Alternate frame: How many times will an entry level engineer get to say no before he’s fired?
I have a friend who worked at OAI. They’d done all the right soul searching and concluded they were doing good alignment work. Then they quit, and a few months later were aghast at concerns they’d previous dismissed. Once you are in the situation is is very hard to maintain accurate perceptions.
Something @Buck said made me realize I was conflating “produce useful theoretical safety work” with “improve the safety of OpenAI’s products.” I don’t think OpenAI will stop production for safety reasons[2], but they might fund theoretical work that is useful to others, or that is cheap to follow themselves (perhaps because it boosts capabilities as well...).
Thank you. My internal experience is that my concerns stem from around x-risk (and belatedly the wage theft). But OpenAI has enough signs of harm and enough signs of hiding harm that I’m fine shit talking as a side effect, where normally I’d try for something more cooperative and with lines of retreat.

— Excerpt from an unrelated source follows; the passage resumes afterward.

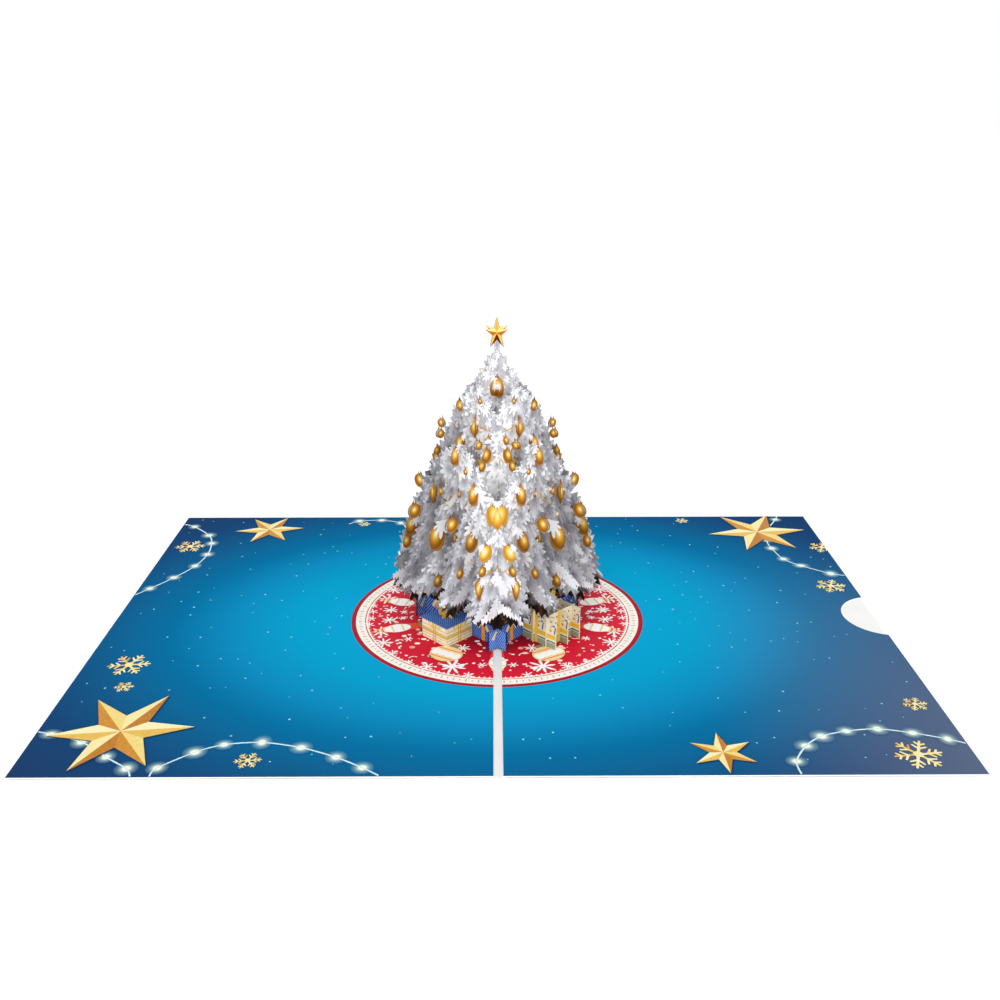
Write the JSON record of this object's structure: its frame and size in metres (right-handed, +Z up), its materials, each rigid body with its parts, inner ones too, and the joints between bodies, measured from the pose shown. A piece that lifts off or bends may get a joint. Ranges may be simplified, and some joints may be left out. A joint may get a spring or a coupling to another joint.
{
  "type": "pop up card",
  "caption": "Open pop-up card: folded cover with two printed liners, a sliced paper fir tree and gifts on the fold, and a note card that slides out of a pocket.",
  "frame": {"origin": "middle of the open cover's underside, on the fold", "axes": "+X to the panel with the thumb notch, +Y to the back edge along the fold, +Z up out of the open card"},
  "size_m": [0.254, 0.1778, 0.1018],
  "materials": {
    "white_card": "matte",
    "printed_liner": "satin",
    "note_paper": "matte",
    "tape": "matte",
    "fir_print": "matte",
    "cream_gift": "matte",
    "blue_gift": "matte",
    "gold_print": "matte"
  },
  "bodies": {
    "card": {"cover": "white_card", "left_liner": "printed_liner", "right_liner": "printed_liner", "left_tape_spine": "tape", "left_tape_front": "tape", "left_tape_back": "tape", "left_tape_outer": "tape", "right_tape_spine": "tape", "right_tape_front": "tape", "right_tape_back": "tape", "tree_slice_a1": "fir_print", "tree_slice_a2": "fir_print", "tree_slice_a3": "fir_print", "tree_slice_a4": "fir_print", "tree_slice_a5": "fir_print", "tree_slice_b1": "fir_print", "tree_slice_b2": "fir_print", "tree_slice_b3": "fir_print", "tree_slice_b4": "fir_print", "tree_slice_b5": "fir_print", "gift_box_walls": "cream_gift", "gift_box_lid": "blue_gift", "gift_box_bow_a": "gold_print", "gift_box_bow_b": "gold_print", "gift_crate_a1": "cream_gift", "gift_crate_a2": "cream_gift", "gift_crate_b1": "cream_gift", "gift_crate_b2": "cream_gift", "gift_crate_b3": "cream_gift"},
    "note_card": {"note_card": "note_paper"}
  },
  "joints": [
    {"name": "note_slide", "type": "slide", "parent": "card", "child": "note_card", "axis": [1, 0, 0], "range_m": [0, 0.09]}
  ]
}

I think the clawbacks are disqualifying on their own, even if they had no safety implications. They stole money from employees! That’s one of the top 5 signs you’re in a bad workplace. 80k doesn’t even mention this.
to ballpark quantify: I think there is <5% chance that OpenAI slows production by 20% or more, in order to reduce AIXR. And I believe frontier AI companies need to be prepared to slow by more than that.